Added in version 0.3.0.

Examples

>>> df = spark.createDataFrame([Row(arr=[1, 2, 3])])
>>> df.select(glow.expand_struct(glow.array_summary_stats('arr'))).collect()
[Row(mean=2.0, stdDev=1.0, min=1.0, max=3.0)]

Parameters: arr – An array of any numeric type
Returns: A struct containing double mean, stdDev, min, and max fields

glow.functions.array_to_dense_vector(arr: Union[pyspark.sql.column.Column, str]) → pyspark.sql.column.Column[source]¶

Converts an array of numerics into a spark.ml DenseVector.

Added in version 0.3.0.

Examples

>>> from pyspark.ml.linalg import DenseVector
>>> df = spark.createDataFrame([Row(arr=[1, 2, 3])])
>>> df.select(glow.array_to_dense_vector('arr').alias('v')).collect()
[Row(v=DenseVector([1.0, 2.0, 3.0]))]

Parameters: arr – The array of numerics
Returns: A spark.ml DenseVector

glow.functions.array_to_sparse_vector(arr: Union[pyspark.sql.column.Column, str]) → pyspark.sql.column.Column[source]¶

Converts an array of numerics into a spark.ml SparseVector.

Added in version 0.3.0.

Examples

>>> from pyspark.ml.linalg import SparseVector
>>> df = spark.createDataFrame([Row(arr=[1, 0, 2, 0, 3, 0])])
>>> df.select(glow.array_to_sparse_vector('arr').alias('v')).collect()
[Row(v=SparseVector(6, {0: 1.0, 2: 2.0, 4: 3.0}))]

Parameters: arr – The array of numerics
Returns: A spark.ml SparseVector

glow.functions.call_summary_stats(genotypes: Union[pyspark.sql.column.Column, str]) → pyspark.sql.column.Column[source]¶

Computes call summary statistics for an array of genotype structs.

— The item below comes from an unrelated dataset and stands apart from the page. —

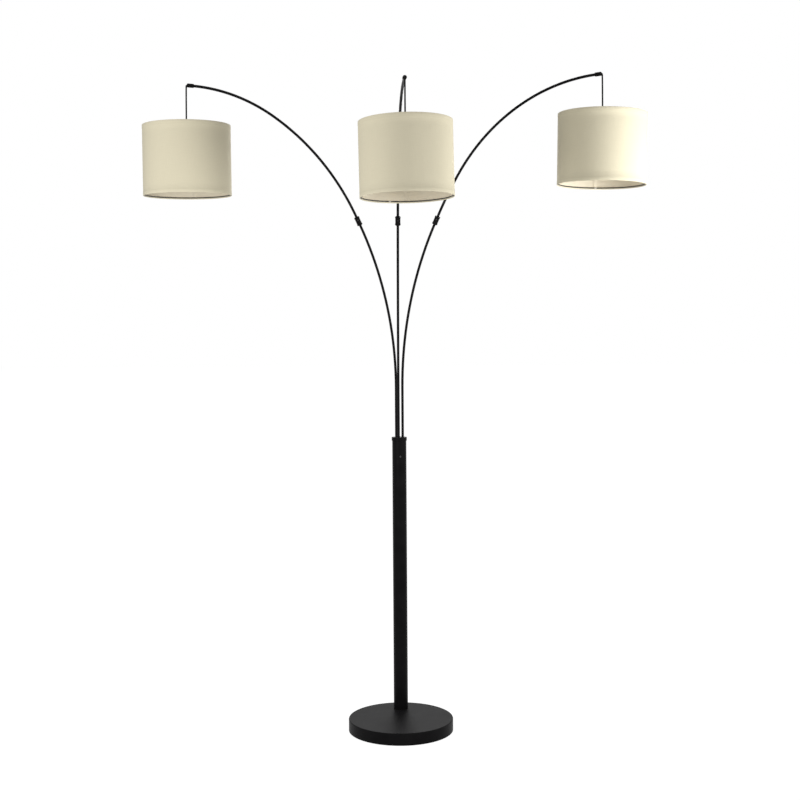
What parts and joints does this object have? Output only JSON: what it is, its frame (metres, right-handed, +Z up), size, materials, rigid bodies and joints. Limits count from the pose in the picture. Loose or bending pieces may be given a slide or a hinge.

See Variant Quality Control for more details.

Added in version 0.3.0.

Examples

>>> schema = 'genotypes: array<struct<calls: array<int>>>'
>>> df = spark.createDataFrame([Row(genotypes=[Row(calls=[0, 0]), Row(calls=[1, 0]), Row(calls=[1, 1])])], schema)
>>> df.select(glow.expand_struct(glow.call_summary_stats('genotypes'))).collect()
[Row(callRate=1.0, nCalled=3, nUncalled=0, nHet=1, nHomozygous=[1, 1], nNonRef=2, nAllelesCalled=6, alleleCounts=[3, 3], alleleFrequencies=[0.5, 0.5])]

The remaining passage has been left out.